Recorded information:
=-=-=
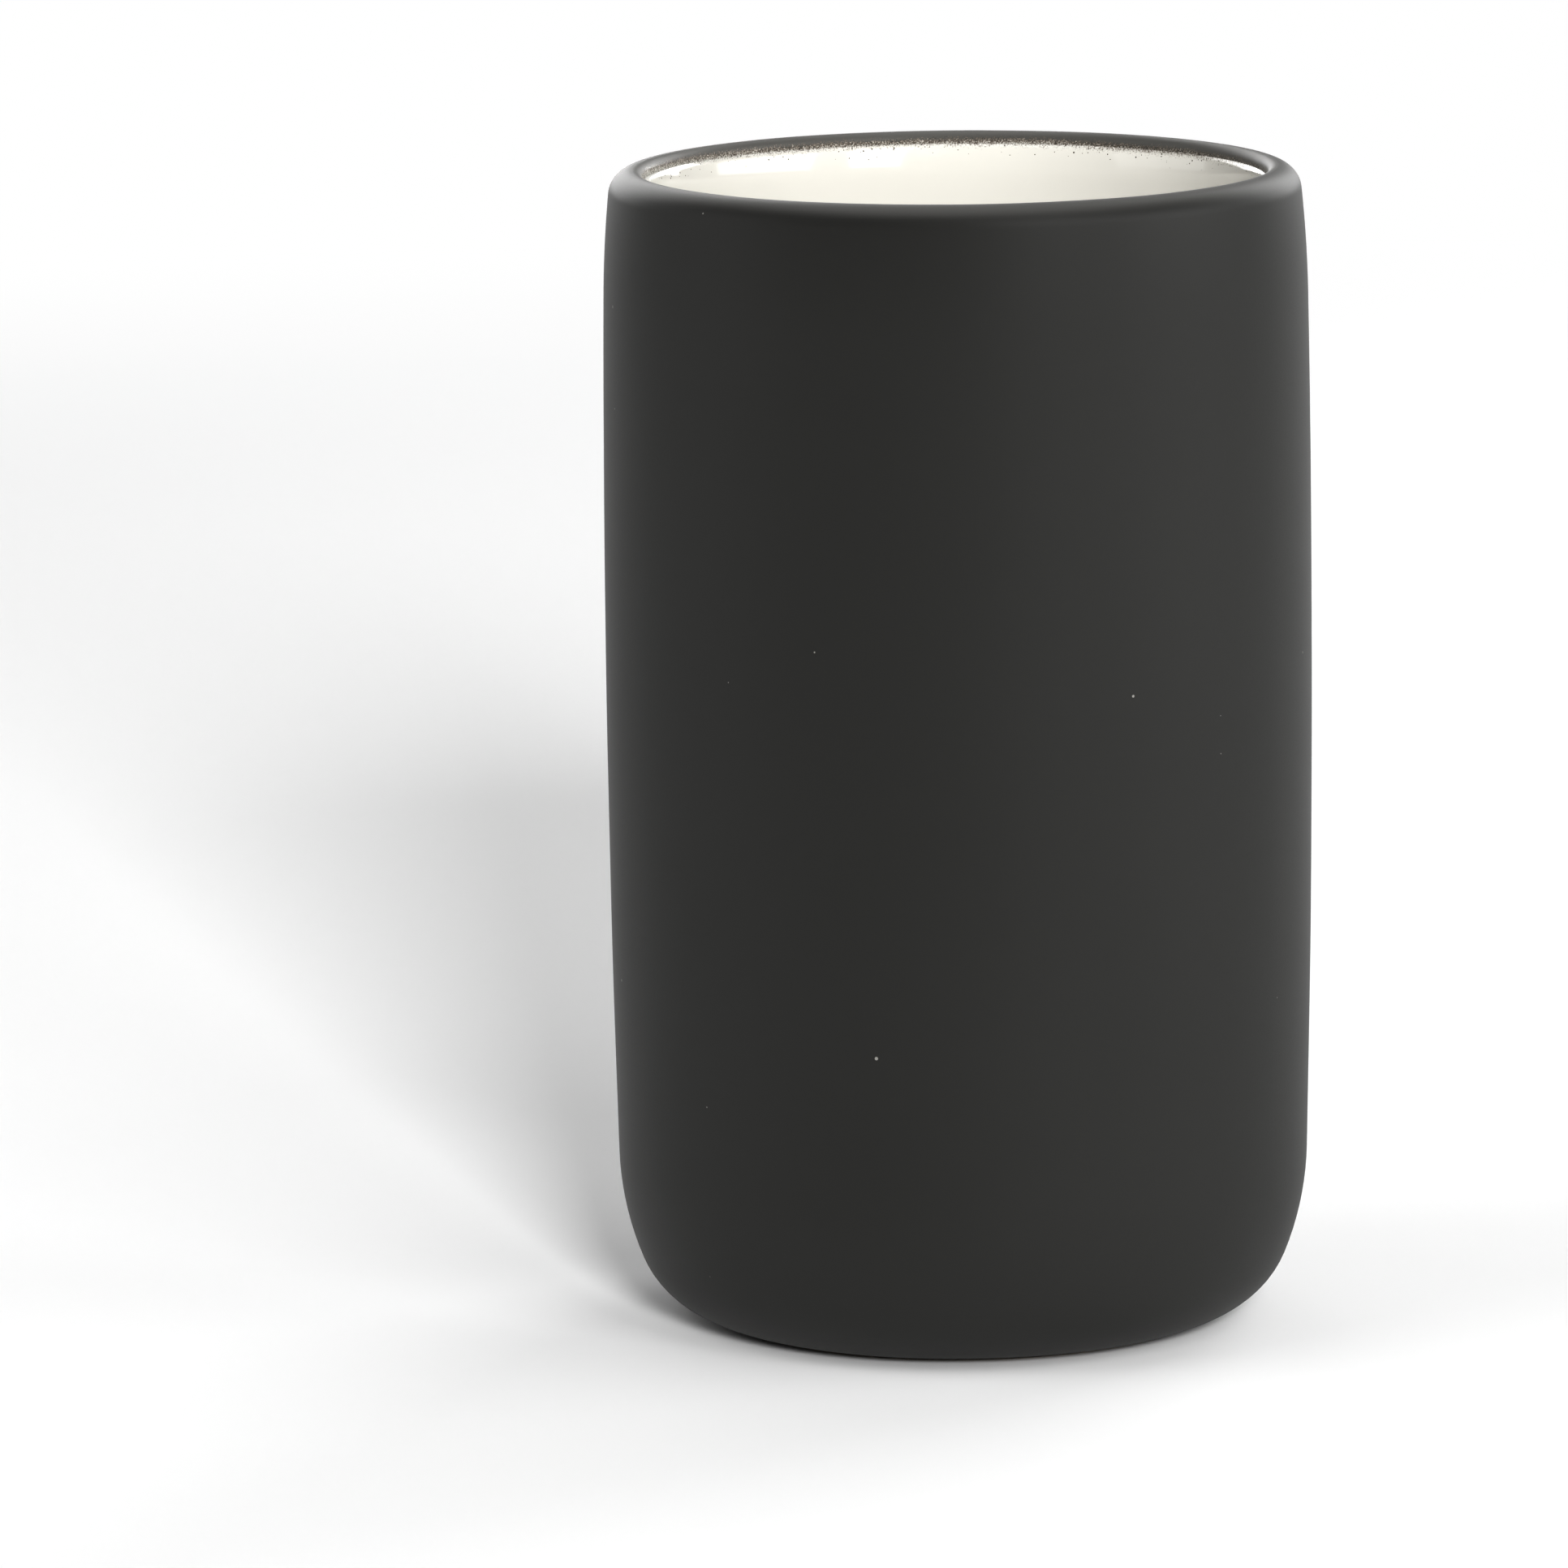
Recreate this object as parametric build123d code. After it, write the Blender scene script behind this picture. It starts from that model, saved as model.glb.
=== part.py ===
from build123d import *
import os
from math import cos, radians, sin

# Empty candle jar: a round stoneware pot, matte dark glaze outside and glossy cream glaze inside.
#
# Millimetres, +Z up. The origin is the centre of the plane that the foot stands on.
# Every piece is a full turn about Z, drawn once as a half section (x outwards, y up) and revolved.
#
# The section is a chain of arcs, each tangent to the one before. Followed from the foot outwards,
# up, over the lip and down inside, its heading is 0 degrees along the table, 90 going up,
# 180 across the crown and 270 going down. The same chain, run at a depth of one glaze thickness
# with each radius that much smaller, is the surface of the fired clay.

# Overall size
jar_diameter = 80.0
jar_height = 131.5
glaze_thickness = 0.3

# Outer skin, from the foot to the crown: radius of each arc and the heading at its end
heel_radius = 11.0
heel_heading = 68.0
lower_wall_radius = 34.0
lower_wall_heading = 88.6
barrel_heading = 90.9
shoulder_radius = 140.0
shoulder_heading = 95.8
lip_outer_radius = 2.8
crown_heading = 180.0

# Inner side of the lip, where the outer glaze stops part of the way down the throat
lip_inner_radius = 1.0
throat_heading = 250.0
glaze_line_heading = 253.5
bore_heading = 270.0

# Cavity
bore_radius = 34.5
floor_height = 6.0
floor_corner_radius = 10.0

# Foot: a dry ring of bare clay that lifts the outer glaze clear of the table
glaze_lift = 0.4
foot_ring_width = 4.2
recess_depth = 1.4
recess_corner_radius = 0.9


def climb(start_heading, end_heading):
    """Height gained, per unit of radius, by an arc that turns between two headings."""
    return cos(radians(start_heading)) - cos(radians(end_heading))


def spread(start_heading, end_heading):
    """Distance gained outwards, per unit of radius, by an arc that turns between two headings."""
    return sin(radians(end_heading)) - sin(radians(start_heading))


# The barrel arc takes up whatever height the other arcs leave.
height_without_barrel = (
    glaze_lift
    + heel_radius * climb(0, heel_heading)
    + lower_wall_radius * climb(heel_heading, lower_wall_heading)
    + shoulder_radius * climb(barrel_heading, shoulder_heading)
    + lip_outer_radius * climb(shoulder_heading, crown_heading)
)
barrel_radius = (jar_height - height_without_barrel) / climb(lower_wall_heading, barrel_heading)

# The foot is set in so that the widest point, where the barrel heads straight up, is on size.
foot_radius = (
    jar_diameter / 2
    - heel_radius * spread(0, heel_heading)
    - lower_wall_radius * spread(heel_heading, lower_wall_heading)
    - barrel_radius * spread(lower_wall_heading, 90)
)

# The throat arc takes up whatever the lip leaves between the crown and the bore.
crown_radius = (
    jar_diameter / 2
    + barrel_radius * spread(90, barrel_heading)
    + shoulder_radius * spread(barrel_heading, shoulder_heading)
    + lip_outer_radius * spread(shoulder_heading, crown_heading)
)
throat_start_radius = crown_radius + lip_inner_radius * spread(crown_heading, throat_heading)
throat_radius = (bore_radius - throat_start_radius) / spread(throat_heading, bore_heading)

outer_arcs = [
    (heel_radius, heel_heading),
    (lower_wall_radius, lower_wall_heading),
    (barrel_radius, barrel_heading),
    (shoulder_radius, shoulder_heading),
    (lip_outer_radius, crown_heading),
    (lip_inner_radius, throat_heading),
    (throat_radius, glaze_line_heading),
]


def tangent_arc(start, heading, radius, turn):
    """Arc that leaves start along heading; a positive turn is to the left."""
    direction = (cos(radians(heading)), sin(radians(heading)))
    return JernArc(start=start, tangent=direction, radius=radius, arc_size=turn)


def outer_surface(depth):
    """Edges of the outer skin at a depth, from the foot over the lip to the glaze line."""
    edges = []
    point = (foot_radius, glaze_lift + depth)
    heading = 0
    for radius, end_heading in outer_arcs:
        edges.append(tangent_arc(point, heading, radius - depth, end_heading - heading))
        point = edges[-1] @ 1
        heading = end_heading
    return edges


def inner_surface(depth):
    """Edges of the inner skin at a depth, from the glaze line down the bore to the floor's centre."""
    glaze_line = outer_surface(depth)[-1] @ 1
    throat = tangent_arc(
        glaze_line, glaze_line_heading, throat_radius - depth, bore_heading - glaze_line_heading
    )
    wall = Line(throat @ 1, (bore_radius + depth, floor_height + floor_corner_radius))
    corner = tangent_arc(wall @ 1, bore_heading, floor_corner_radius + depth, -90)
    floor = Line(corner @ 1, (0, floor_height - depth))
    return [throat, wall, corner, floor]


def foot_surface():
    """Edges of the bare clay underneath, from the recess's centre to the edge of the outer glaze."""
    ring_inner_radius = foot_radius - foot_ring_width
    recess_edge = (ring_inner_radius - recess_corner_radius, recess_depth)
    recess_top = Line((0, recess_depth), recess_edge)
    recess_corner = tangent_arc(recess_edge, 0, recess_corner_radius, -90)
    ring_inner_round = tangent_arc(recess_corner @ 1, -90, recess_depth - recess_corner_radius, 90)
    standing_face = Line(ring_inner_round @ 1, (foot_radius - glaze_lift, 0))
    ring_outer_round = tangent_arc(standing_face @ 1, 0, glaze_lift, 90)
    glaze_edge = Line(ring_outer_round @ 1, (foot_radius, glaze_lift + glaze_thickness))
    return [recess_top, recess_corner, ring_inner_round, standing_face, ring_outer_round, glaze_edge]


def glaze_section(surface):
    """Edges of a glaze layer, between a surface's outside and the clay one glaze thickness below."""
    outside = surface(0)
    clay = surface(glaze_thickness)
    start_edge = Line(outside[0] @ 0, clay[0] @ 0)
    end_edge = Line(outside[-1] @ 1, clay[-1] @ 1)
    return outside + clay + [start_edge, end_edge]


def clay_section():
    """Edges of the clay body, closed along the jar's axis."""
    foot = foot_surface()
    inside = inner_surface(glaze_thickness)
    axis_edge = Line(inside[-1] @ 1, foot[0] @ 0)
    return foot + outer_surface(glaze_thickness) + inside + [axis_edge]


def turned(section):
    """Solid made by a full turn of a closed half section about Z."""
    return revolve(Plane.XZ * make_face(section), axis=Axis.Z)


pieces = {
    "stoneware_body": turned(clay_section()),
    "matte_outer_glaze": turned(glaze_section(outer_surface)),
    "gloss_inner_glaze": turned(glaze_section(inner_surface)),
}

os.makedirs("parts", exist_ok=True)
for name, piece in pieces.items():
    export_step(piece, f"parts/{name}.step")
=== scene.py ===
from math import atan2, ceil, cos, degrees, hypot, pi, radians, sin

import bpy
from mathutils import Matrix, Vector, noise


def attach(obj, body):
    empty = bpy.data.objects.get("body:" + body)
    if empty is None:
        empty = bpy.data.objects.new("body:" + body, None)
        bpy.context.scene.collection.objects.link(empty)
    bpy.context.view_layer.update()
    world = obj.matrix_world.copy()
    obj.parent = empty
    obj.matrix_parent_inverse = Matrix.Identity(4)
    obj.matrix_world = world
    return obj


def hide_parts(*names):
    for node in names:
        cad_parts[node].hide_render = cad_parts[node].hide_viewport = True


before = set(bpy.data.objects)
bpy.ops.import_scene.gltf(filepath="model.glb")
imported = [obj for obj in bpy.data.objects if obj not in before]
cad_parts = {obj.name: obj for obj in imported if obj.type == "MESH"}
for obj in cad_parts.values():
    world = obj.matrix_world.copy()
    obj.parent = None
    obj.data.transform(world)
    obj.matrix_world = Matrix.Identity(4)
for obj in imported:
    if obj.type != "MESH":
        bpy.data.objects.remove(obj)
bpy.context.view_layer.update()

# Lengths are in metres unless a comment says otherwise, in the CAD frame: +Z up, origin at the
# centre of the foot. The angles named here are in degrees.
MM = 0.001

# The jar's section, as in the CAD: a chain of tangent arcs, each a radius and the heading at its
# end. Followed from the foot outwards, up, over the lip and down inside, the heading is 0 degrees
# along the table, 90 going up, 180 across the crown and 270 going down.
JAR_RADIUS = 40.0 * MM
JAR_HEIGHT = 131.5 * MM
GLAZE = 0.3 * MM
HEEL = (11.0 * MM, 68.0)
LOWER_WALL = (34.0 * MM, 88.6)
BARREL_HEADING = 90.9
SHOULDER = (140.0 * MM, 95.8)
LIP_OUTSIDE = (2.8 * MM, 180.0)
LIP_INSIDE = (1.0 * MM, 250.0)
GLAZE_LINE_HEADING = 253.5
BORE_HEADING = 270.0
BORE_RADIUS = 34.5 * MM
FLOOR_HEIGHT = 6.0 * MM
FLOOR_CORNER = 10.0 * MM
GLAZE_LIFT = 0.4 * MM
FOOT_RING_WIDTH = 4.2 * MM
RECESS_DEPTH = 1.4 * MM
RECESS_CORNER = 0.9 * MM

# How finely the meshes follow the section
COLUMNS = 288
VISIBLE_STEP = 1.4 * MM
HIDDEN_STEP = 4.0 * MM
LARGEST_TURN = 6.0
THROAT_DIVISIONS = 6
ROUND_DIVISIONS = 6
TOUCHING = 0.001 * MM

# The fired glaze's relief: a slow swell and a finer ripple, each a height and a length
GLAZE_SWELL = (0.030 * MM, 17 * MM)
GLAZE_RIPPLE = (0.005 * MM, 4 * MM)

# The outer glaze's wiped lower edge: how far it wanders, and the lengths of its slow and fine waves
EDGE_WANDER = 0.2 * MM
EDGE_WAVE = 9 * MM
EDGE_FINE_WAVE = 2.5 * MM
EDGE_FINE_SHARE = 0.4

# The bare clay's relief: turned tool lines and a little grog
TOOL_LINE_PITCH = 1.3 * MM
TOOL_LINE_DEPTH = 0.03 * MM
GROG_DEPTH = 0.06 * MM
GROG_WAVE = 0.9 * MM
FOOT_STEP = TOOL_LINE_PITCH / 4

# Offsets that keep the waves unlike one another
RIPPLE_OFFSET = 3.0
EDGE_OFFSET = 5.0
GROG_OFFSET = 7.0
EDGE_FINE_OFFSET = 9.0

# The wandering line inside the lip where the charcoal spray thins out over the cream: its mean
# height, its slope towards +X, how far and over what length it wanders, and the depth over which
# the spray fades
SPRAY_LINE = 130.2 * MM
SPRAY_LEAN = -0.006
SPRAY_SWELL = 0.5 * MM
SPRAY_SWELL_LENGTH = 14 * MM
SPRAY_FADE = 0.6 * MM

# How ragged that line is: lumps, a fine mist and the reach of its soft edge. Their heights are
# counted in fades.
SPRAY_LUMPS = 0.7
SPRAY_LUMP_SIZE = 0.9 * MM
SPRAY_MIST = 3.4
SPRAY_MIST_SIZE = 0.17 * MM
SPRAY_EDGE = 1.2

# Stray drops of spray: how many fades below the line they reach, their spacing and radius, how many
# cells hold one, and how well one hides the cream
DROP_REACH = 3.5
DROP_SPACING = 0.32 * MM
DROP_RADIUS = 0.10 * MM
DROP_SHARE = 0.5
DROP_COVER = 0.8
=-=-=
What the task asks:
Only the lines from the start of the data to the line holding "from math import cos, radians, sin" are wanted; return them exactly, both ends included.

Task answer:
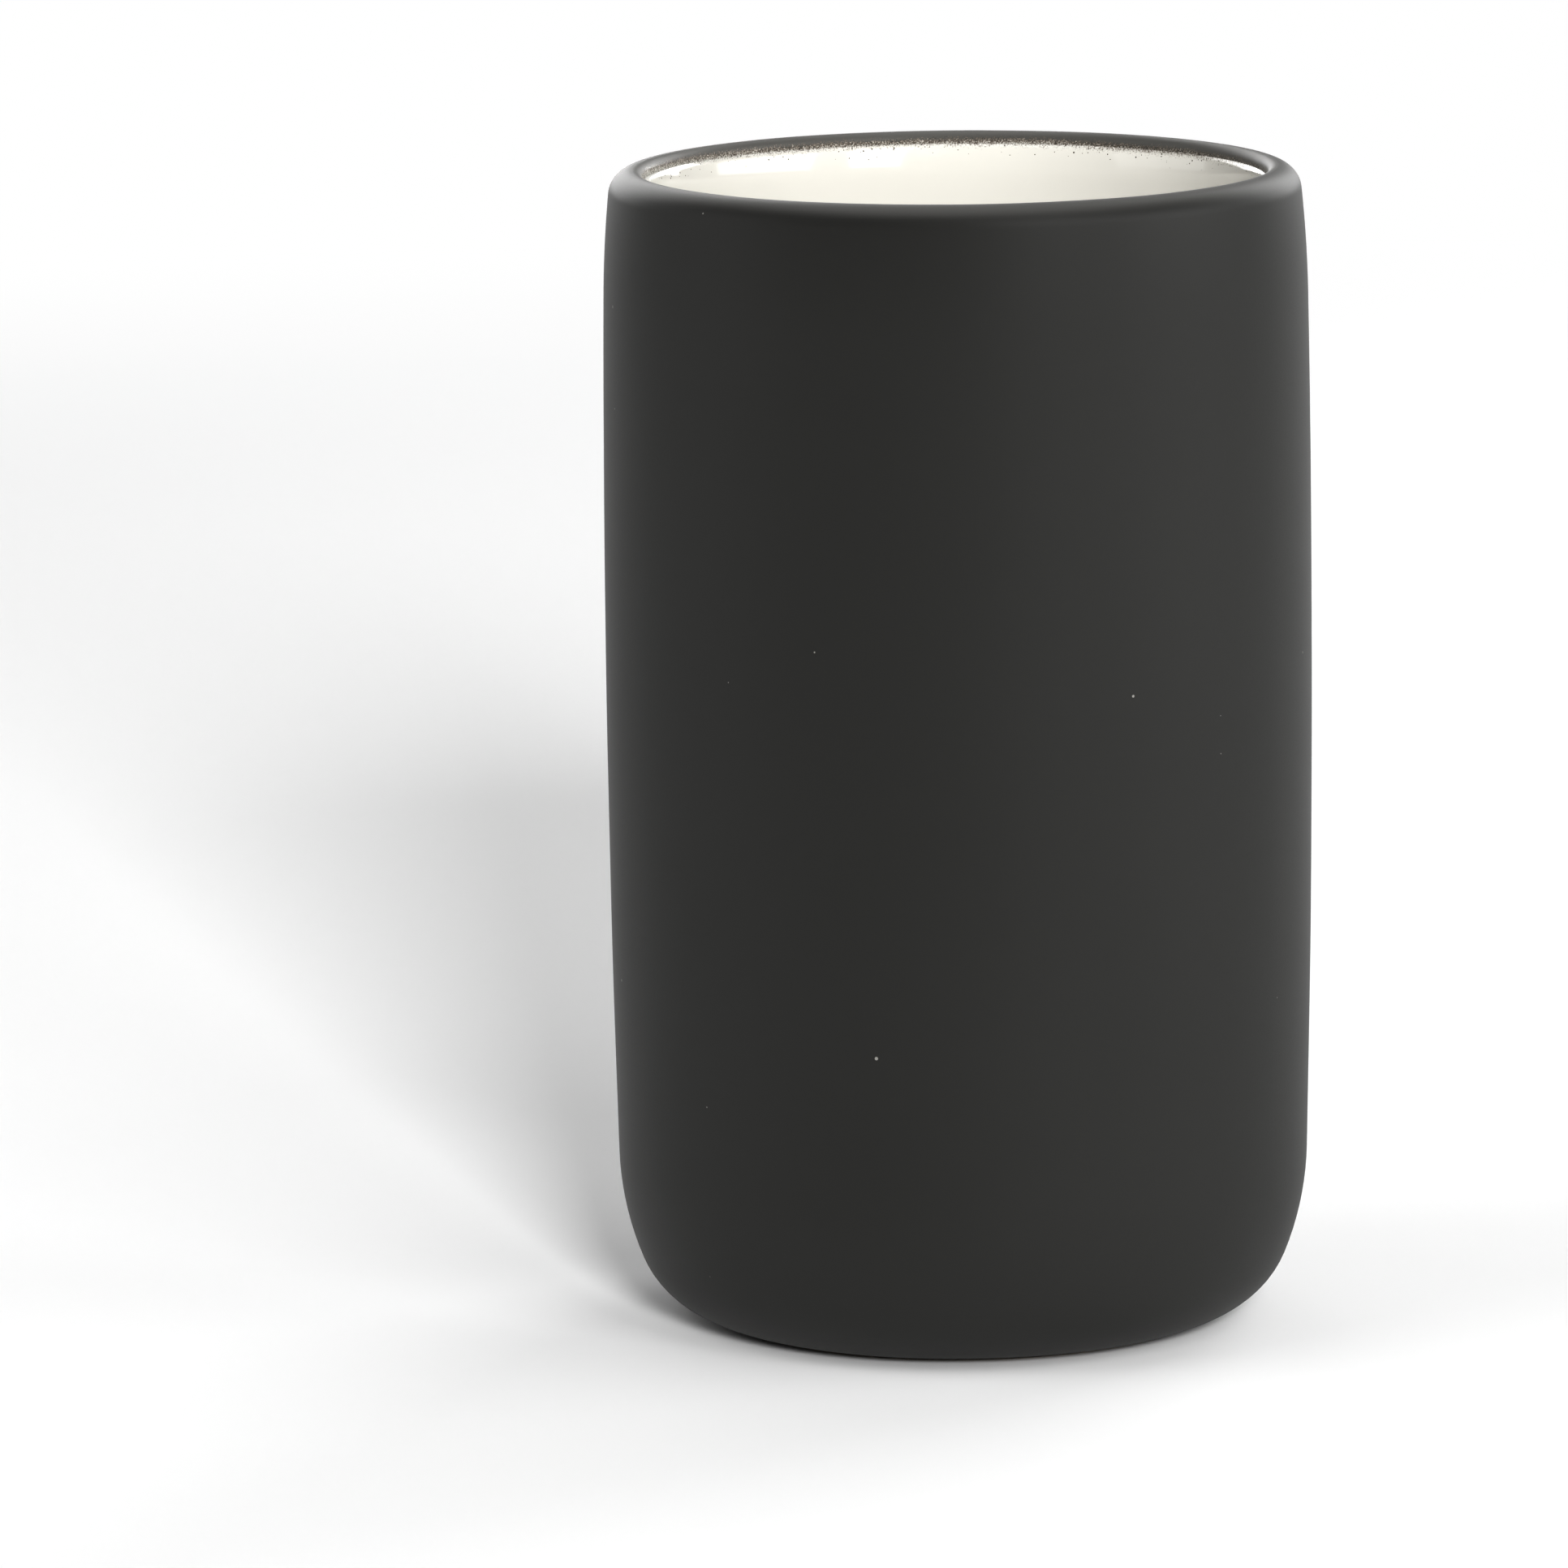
Recreate this object as parametric build123d code. After it, write the Blender scene script behind this picture. It starts from that model, saved as model.glb.
=== part.py ===
from build123d import *
import os
from math import cos, radians, sin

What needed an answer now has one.